Turing is a good example of that. We're still not looking at lots of RT content, but the next gen will be having the hardware widely available. These things happen slowly and with generational leaps.
Another thing: this isn't system RAM where you need to immediately double up either. 8GB > 16GB makes for an expensive GPU. We have 1080ti's with 11GB. There are MANY steps in between 8 and 16 with coherent VRAM buses. 4K is also not standard, despite the push from manufacturers/market.
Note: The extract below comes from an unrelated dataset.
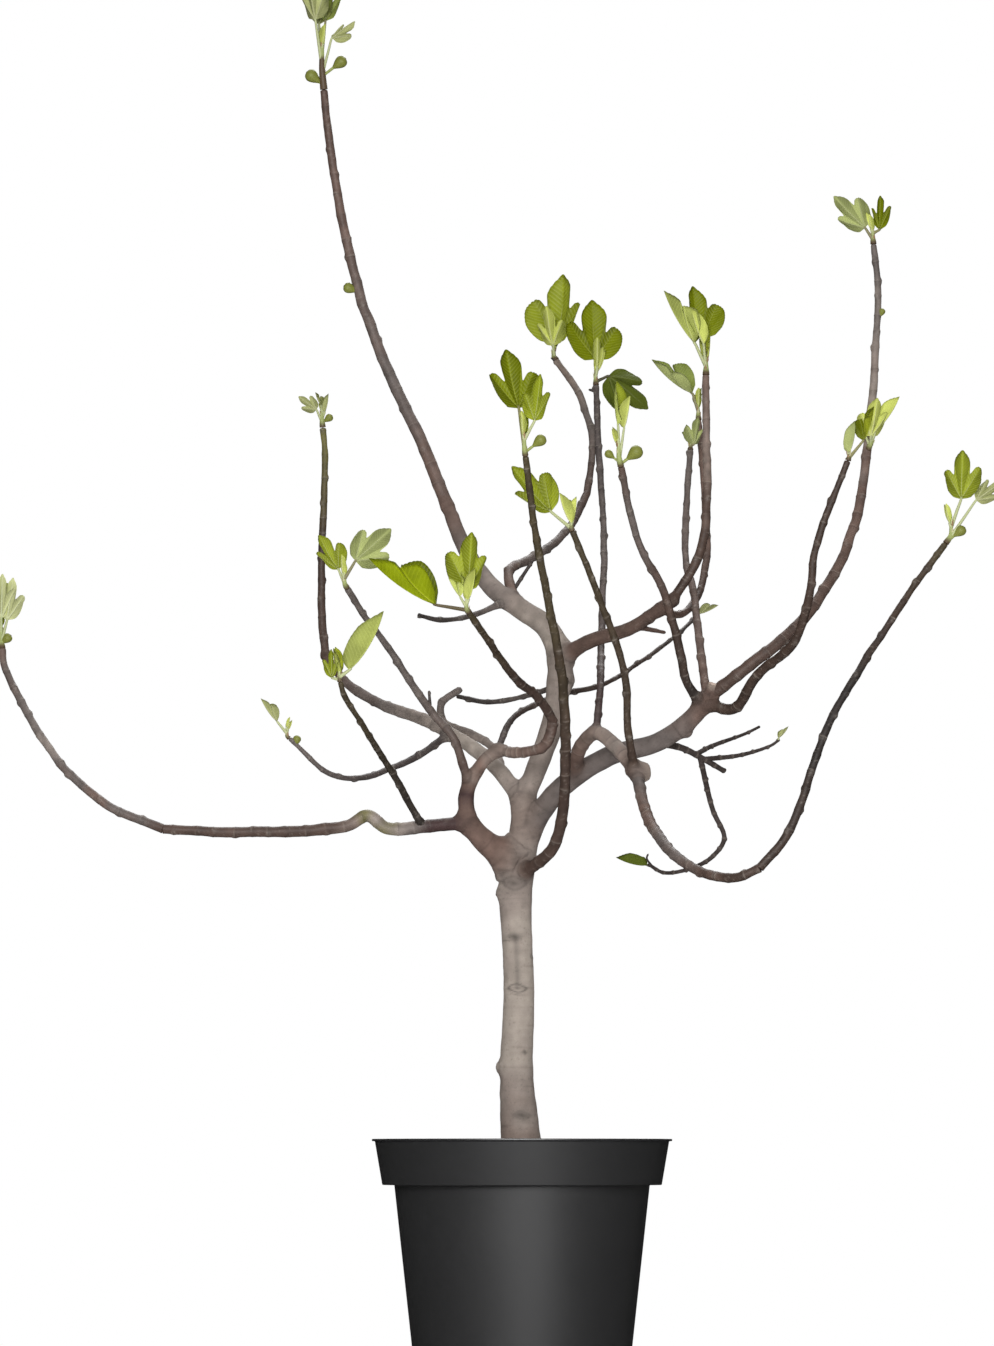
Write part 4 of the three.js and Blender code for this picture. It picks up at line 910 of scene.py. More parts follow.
def bladeShape(leaf, fine=1.0):
    # a grid of the angle off the midrib and the way out to the edge, once for the upper face and once
    # for the under face, closed along the edge; ribs run out along the lobes with side veins between
    s = leafShape
    columns, rows = int(s["columns"] * fine), max(6, int(s["rows"] * fine))
    angle = np.linspace(-s["edgeAngle"], s["edgeAngle"], columns)[:, None]
    t = np.linspace(0, 1, rows + 1)[None, 1:] ** 0.8  # closer together towards the edge
    tooth = np.sqrt(np.abs(np.sin(math.pi * angle / s["toothGap"])))
    ragged = s["teeth"] * (tooth - 1) + s["uneven"] * noise(together(angle, leaf["seed"], 0), 16)
    reach = leaf["long"] * outlineAt(angle, leaf) * (1 - s["teeth"] + ragged * ease(0.6, 1, t)) * t
    drawn = np.radians(angle * leaf["draw"])
    along, across = reach * np.cos(drawn), reach * np.sin(drawn)
    ribs = np.array([middle for middle, _, _ in lobes[:leaf["lobes"]]])
    nearest = ribs[np.abs(np.abs(angle) - ribs).argmin(-1)][:, None]
    off = np.abs(angle) - nearest
    spread = np.radians(off * leaf["draw"])
    fromRib = np.abs(reach * np.sin(spread))
    alongRib = reach * np.cos(spread)
    phase = (alongRib - s["veinSlant"] * fromRib) / (s["veinGap"] * leaf["long"])  # counts the side veins
    lobeCup = s["lobeCup"] * mix(1.6, 0.8, leaf["spread"]) * leaf["long"]
    cup = lobeCup * np.minimum(np.abs(off) / 18, 1.2) ** 1.3 * t ** 1.5 * ease(1.1, 0.6, np.abs(angle) / 110)
    ripple = noise(together(angle / 12, t, leaf["seed"] + 0.5), 1)
    rise = cup + s["wave"] * leaf["long"] * t ** 3 * ripple
    rib = s["ribDepth"] * hump(fromRib, s["ribWidth"]) * (1 - 0.75 * t) * min(1, leaf["long"] / 60)
    depth = s["thickness"] * min(1, leaf["long"] / 50)
    upper = bladePoint(leaf, along, across, rise - 0.4 * rib)
    under = bladePoint(leaf, along, across, rise - depth * (1.15 - t ** 3) - 0.9 * rib)
    foot = bladePoint(leaf, np.zeros(2), np.zeros(2), np.array([0, -depth * 1.2]))
    one = columns * rows  # points of one face
    last = one - rows
    stem = 2 * one  # the two points where the blade meets its stalk
    sheet = gridFaces(columns, rows, False)
    fan = together(stem, np.arange(0, last, rows), np.arange(rows, one, rows))
    edge = np.concatenate([np.arange(rows), np.arange(2 * rows - 1, one, rows),
                           np.arange(one - 2, last - 1, -1)])
    wall = np.stack([edge[:-1], edge[:-1] + one, edge[1:] + one, edge[1:]], -1)
    ends = np.array([[0, stem, stem + 1, one], [last, one + last, stem + 1, stem]])
    quads = np.concatenate([sheet[:, ::-1], sheet + one, wall, ends])
    triangles = np.concatenate([fan[:, ::-1], fan + [1, one, one]])
    finish = np.repeat([0, 1, 2, 0, 1], [len(sheet), len(sheet), len(wall) + 2, len(fan), len(fan)])
    finish += 3 * list(leafTones).index(leaf["tone"])
    veins = together(phase, fromRib, t).reshape(-1, 3)
    # painted shade: one half of each lobe darker, as if its fold turned it from the light; the blotches vary
    # the tone and the margin is a little darker
    half = ease(-6, 6, off * mix(-1, 1, leaf["seed"] % 2)) * ease(0, 3, fromRib)
    blotch = noise(together(along / 14, across / 14, leaf["seed"] + 0.3), 1)
    bright = s["bright"] - s["halfShade"] * half + s["blotches"] * blotch - 0.2 * t ** 6
    bright = np.append(np.tile(bright.ravel(), 2), [1, 1])[:, None] * np.ones(3)
    points = np.vstack([upper.reshape(-1, 3), under.reshape(-1, 3), foot])
    veins = np.vstack([veins, veins, np.zeros((2, 3))])
    return outward(shape(points, quads, triangles, finish=finish, place=veins, tint=bright))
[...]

A few unhappy souls jumped into it and are now constantly tweaking to get desired performance and pixel density :) Its not really gaining traction, just yet.
@John Naylor are you watching this? ;) Live and learn...
The performance numbers beside that single statement are maked as:
Testing done by AMD performance labs 11/29/2019 on Ryzen 5 3600X, 16GB DDR4-3200MHz, ASROCK X570 TAICHI
and the whole context of the blogpost seems to only tackle 1080p
So only 8 lanes but PCIe4 instead of PCIe3, and still the crippling to only 8 lanes affects the 4GB card more than the 8GB card,
wich is obvious because the smaller overall buffer leads to the need of more frequent data movement even if all actually needed textures can be saved in the 4GB,
in the moment when new or refreshment of data is needed the PCIe x8 can be an early bottelneck.
On the 8GB card the driver and/or game can make use of the bigger buffer by transmitting some maybe needed data in advance when the PCIe interface has spare time/capacity, when the 4GB card is already saturated with the momentarily needed data.
This also underlines the sometimes obvious advantage of the cleverer nvidia driver when acting in or near VRAM saturation, AMD seems to have a not as clever data movement strategy sometimes.
Jokes aside, you're comparing how many gen older gpu against newer one? :pimp: Not kinda fair comparison. GTX 680 still chopping le lumbers, impresive!